═════ DATA BLOCK ═════

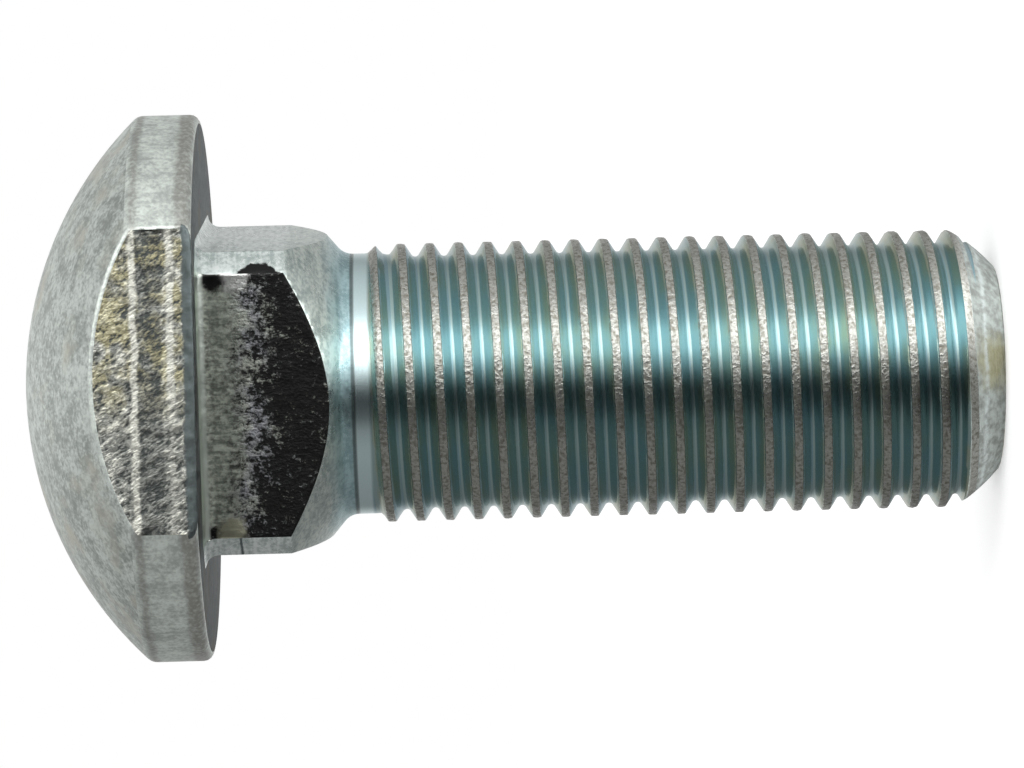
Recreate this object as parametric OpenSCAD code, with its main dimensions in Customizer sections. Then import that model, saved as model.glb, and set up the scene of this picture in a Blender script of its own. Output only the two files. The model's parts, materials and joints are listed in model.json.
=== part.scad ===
// Wheel bolt: one forged and rolled piece with a domed head, a square neck and a
// threaded shank. It stands on its threaded end. The bolt's axis is Z, and the
// origin is the centre of the flat face at the threaded end.

/* [Head] */
// Diameter of the head
head_d = 43.6; // [34:0.1:56]
// Height of the head, from its underside to the top of the dome
head_h = 14.3; // [9:0.1:20]
// Height of the rim, from the underside to the edge of the dome
rim_h = 4.8; // [3:0.1:7]
// Rounding between the rim and the dome
rim_round = 1; // [0.3:0.1:1.5]
// Rounding between the rim and the underside
seat_round = 0.7; // [0.2:0.1:1.2]
// Depth of the flat that is cut into the rim
flat_depth = 3.4; // [1:0.1:6]
// Rounding between the flat and the underside
flat_round = 0.5; // [0.2:0.1:1.5]
// Turn of the flat about the axis, away from the neck's front flat
flat_turn = 9; // [-45:1:45]

/* [Neck] */
// Width of the square neck across its flats
neck_w = 23.8; // [18:0.1:30]
// Diameter over the neck's rounded corners
neck_corner_d = 31.4; // [26:0.1:34]
// Length of the neck at its full section
neck_l = 6.8; // [3:0.1:14]
// Fillet between the neck and the underside of the head
neck_fillet = 1; // [0.3:0.1:2]
// Angle of the conical shoulder below the neck, from the axis
shoulder_angle = 50; // [35:1:65]
// Fillet between the shoulder and the plain blank
shoulder_fillet = 1.5; // [0.5:0.1:3]

/* [Shank] */
// Length from the threaded end to the underside of the head
shank_l = 63; // [45:0.5:120]
// Major diameter of the thread
thread_d = 22.225; // [17:0.005:28]
// Length of the run-out, where the thread dies into the blank
runout_l = 1; // [0.5:0.1:4]
// Diameter of the plain blank between the shoulder and the thread
blank_d = 20.8; // [15:0.1:26]
// Length of the plain blank between the shoulder and the thread
blank_l = 0.2; // [0.1:0.1:20]
// Length of the chamfer at the threaded end
end_chamfer = 3.6; // [0.5:0.1:5]
// Depth of that chamfer, in from the thread's major diameter
end_depth = 2.9; // [0.5:0.1:4]

/* [Hidden] */
$fn = 96;
zinc = [0.64, 0.70, 0.70];

head_r = head_d / 2;
neck_r = neck_corner_d / 2;
thread_r = thread_d / 2;
blank_r = blank_d / 2;

// The dome is a cap that starts at the rim's full radius.
dome_h = head_h - rim_h;
dome_r = (head_r * head_r + dome_h * dome_h) / (2 * dome_h);
dome_z = shank_l + head_h - dome_r;

// Centre of the rounding that touches the dome and the rim's wall, and the
// direction from the dome's centre through it.
rim_c_x = head_r - rim_round;
rim_c_z = dome_z + sqrt(pow(dome_r - rim_round, 2) - pow(rim_c_x, 2));
rim_way = [rim_c_x, rim_c_z - dome_z] / (dome_r - rim_round);

// The shoulder runs from the neck's corners down to the blank.
neck_z = shank_l - neck_l;
shoulder_z = neck_z - (neck_r - blank_r) / tan(shoulder_angle);
fillet_run = shoulder_fillet * tan(shoulder_angle / 2);
fillet_z = shoulder_z - fillet_run;
shoulder_way = [sin(shoulder_angle), cos(shoulder_angle)];

// The thread takes what the shoulder and the blank leave of the shank.
runout_z = fillet_z - blank_l - runout_l;

// Parts that are joined reach this far into each other, and cuts start this far
// outside what they cut.
overlap = 1;

// Material that a fillet of radius r adds in a corner. It touches the corner's
// two sides at a and b, and its centre is c.
module fillet(corner, a, b, c, r) {
    difference() {
        polygon([c, 2 * a - c, 2 * corner - c, 2 * b - c]);
        translate(c) circle(r = r);
    }
}

// Fillet between a wall at x and the underside of the head.
module neck_fillet_at(x) {
    fillet([x, shank_l], [x, shank_l - neck_fillet], [x + neck_fillet, shank_l],
           [x + neck_fillet, shank_l - neck_fillet], neck_fillet);
}

// Half section of the head, with the axis on the left. The dome's part reaches down
// into the rim's, so that the two are one.
module head_section() {
    intersection() {
        translate([0, dome_z]) circle(r = dome_r);
        polygon([
            [0, rim_c_z - overlap],
            [rim_c_x, rim_c_z - overlap],
            [rim_c_x, rim_c_z],
            [rim_c_x, rim_c_z] + 2 * rim_round * rim_way,
            [rim_c_x + 2 * rim_round * rim_way.x, shank_l + head_h + overlap],
            [0, shank_l + head_h + overlap]
        ]);
    }
    translate([rim_c_x, rim_c_z]) circle(r = rim_round);
    translate([0, shank_l]) square([head_r - seat_round, rim_c_z - shank_l]);
    translate([0, shank_l + seat_round]) square([head_r, rim_c_z - shank_l - seat_round]);
    translate([head_r - seat_round, shank_l + seat_round]) circle(r = seat_round);
}

// Section of the cut that makes the head's flat and rounds its lower edge. The
// flat is the right side of the square.
module flat_cut_section() {
    flat_y = flat_depth - head_r;
    translate([flat_y - flat_depth - overlap, shank_l - overlap])
        square([flat_depth + overlap, head_h + 2 * overlap]);
    fillet([flat_y, shank_l], [flat_y, shank_l + flat_round], [flat_y + flat_round, shank_l],
           [flat_y + flat_round, shank_l + flat_round], flat_round);
}

// Domed head with a flat on one side.
module head() {
    difference() {
        rotate_extrude() head_section();
        rotate(flat_turn)
            rotate([90, 0, 90])
                translate([0, 0, -head_r]) linear_extrude(height = head_d) flat_cut_section();
    }
}

// Half section over the neck's corners, with the axis on the left.
module corner_section() {
    polygon([
        [0, fillet_z],
        [blank_r, fillet_z],
        [blank_r, shoulder_z],
        [neck_r, neck_z],
        [neck_r, shank_l + overlap],
        [0, shank_l + overlap]
    ]);
    neck_fillet_at(neck_r);
    fillet([blank_r, shoulder_z], [blank_r, fillet_z],
           [blank_r, shoulder_z] + fillet_run * shoulder_way,
           [blank_r + shoulder_fillet, fillet_z], shoulder_fillet);
}

// Bar as wide as the neck, which flares out into the underside of the head.
module neck_bar() {
    rotate([90, 0, 0])
        linear_extrude(height = 2 * head_d, center = true) {
            translate([-neck_w / 2, 0]) square([neck_w, shank_l + overlap]);
            neck_fillet_at(neck_w / 2);
            mirror([1, 0]) neck_fillet_at(neck_w / 2);
        }
}

// Square neck with rounded corners, whose lower end is turned to a cone. Its front
// flat faces -Y.
module neck() {
    intersection() {
        rotate_extrude() corner_section();
        neck_bar();
        rotate(90) neck_bar();
    }
}

// Plain blank and thread. The thread is a smooth body at its major diameter, with a
// chamfer at its end and a short cone where it runs out into the blank.
module shank() {
    rotate_extrude()
        polygon([
            [0, 0],
            [thread_r - end_depth, 0],
            [thread_r, end_chamfer],
            [thread_r, runout_z],
            [blank_r, runout_z + runout_l],
            [blank_r, shank_l],
            [0, shank_l]
        ]);
}

module wheel_bolt() {
    color(zinc) {
        head();
        neck();
        shank();
    }
}

wheel_bolt();
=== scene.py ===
"""Looks of a wheel bolt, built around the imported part.

The bolt stands on its threaded end, with its axis on Z. It is one piece, so one mesh
stands for it: a rolled thread, a square neck and a domed head, each turned and milled
as the real one is, and joined at their open edges. Sizes are in millimetres until the
mesh is finished, and angles are in degrees. The studio is in metres.
"""

from __future__ import annotations

import json
import logging
import math
from collections.abc import Callable, Iterable
from dataclasses import dataclass
from enum import IntEnum

import bmesh
import bpy
from mathutils import Matrix, Vector, noise

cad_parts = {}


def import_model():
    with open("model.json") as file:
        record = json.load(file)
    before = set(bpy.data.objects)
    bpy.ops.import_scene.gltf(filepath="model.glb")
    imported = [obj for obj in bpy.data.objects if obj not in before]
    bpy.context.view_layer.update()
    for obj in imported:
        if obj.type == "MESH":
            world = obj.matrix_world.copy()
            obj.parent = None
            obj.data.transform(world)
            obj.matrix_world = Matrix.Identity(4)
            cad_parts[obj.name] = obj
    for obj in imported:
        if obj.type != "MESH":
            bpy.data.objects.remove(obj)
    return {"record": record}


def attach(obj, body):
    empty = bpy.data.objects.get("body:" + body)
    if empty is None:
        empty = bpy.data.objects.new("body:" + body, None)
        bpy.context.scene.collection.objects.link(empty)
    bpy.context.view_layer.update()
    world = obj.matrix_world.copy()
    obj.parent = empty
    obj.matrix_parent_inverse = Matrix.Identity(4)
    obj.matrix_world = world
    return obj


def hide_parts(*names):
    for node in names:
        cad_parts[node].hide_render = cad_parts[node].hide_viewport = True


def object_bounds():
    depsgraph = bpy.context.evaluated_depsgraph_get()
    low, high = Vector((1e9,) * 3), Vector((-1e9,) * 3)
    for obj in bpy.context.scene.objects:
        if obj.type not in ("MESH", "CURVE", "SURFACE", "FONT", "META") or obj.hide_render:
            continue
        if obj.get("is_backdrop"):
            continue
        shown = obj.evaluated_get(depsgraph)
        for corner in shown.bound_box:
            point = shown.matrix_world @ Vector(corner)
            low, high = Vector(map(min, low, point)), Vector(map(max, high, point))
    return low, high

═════

- STATED TASK -
Copy the lines from the start of the data verbatim, stopping after the line containing "the threaded end.".

- RESULT OF THE TASK -
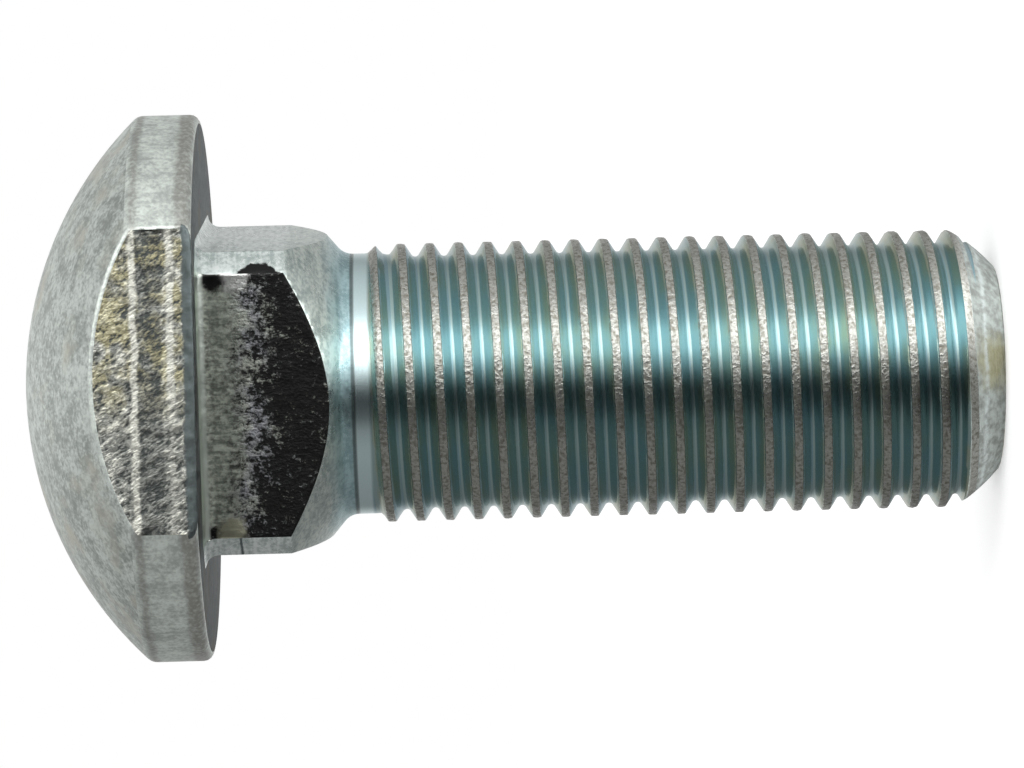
Recreate this object as parametric OpenSCAD code, with its main dimensions in Customizer sections. Then import that model, saved as model.glb, and set up the scene of this picture in a Blender script of its own. Output only the two files. The model's parts, materials and joints are listed in model.json.
=== part.scad ===
// Wheel bolt: one forged and rolled piece with a domed head, a square neck and a
// threaded shank. It stands on its threaded end. The bolt's axis is Z, and the
// origin is the centre of the flat face at the threaded end.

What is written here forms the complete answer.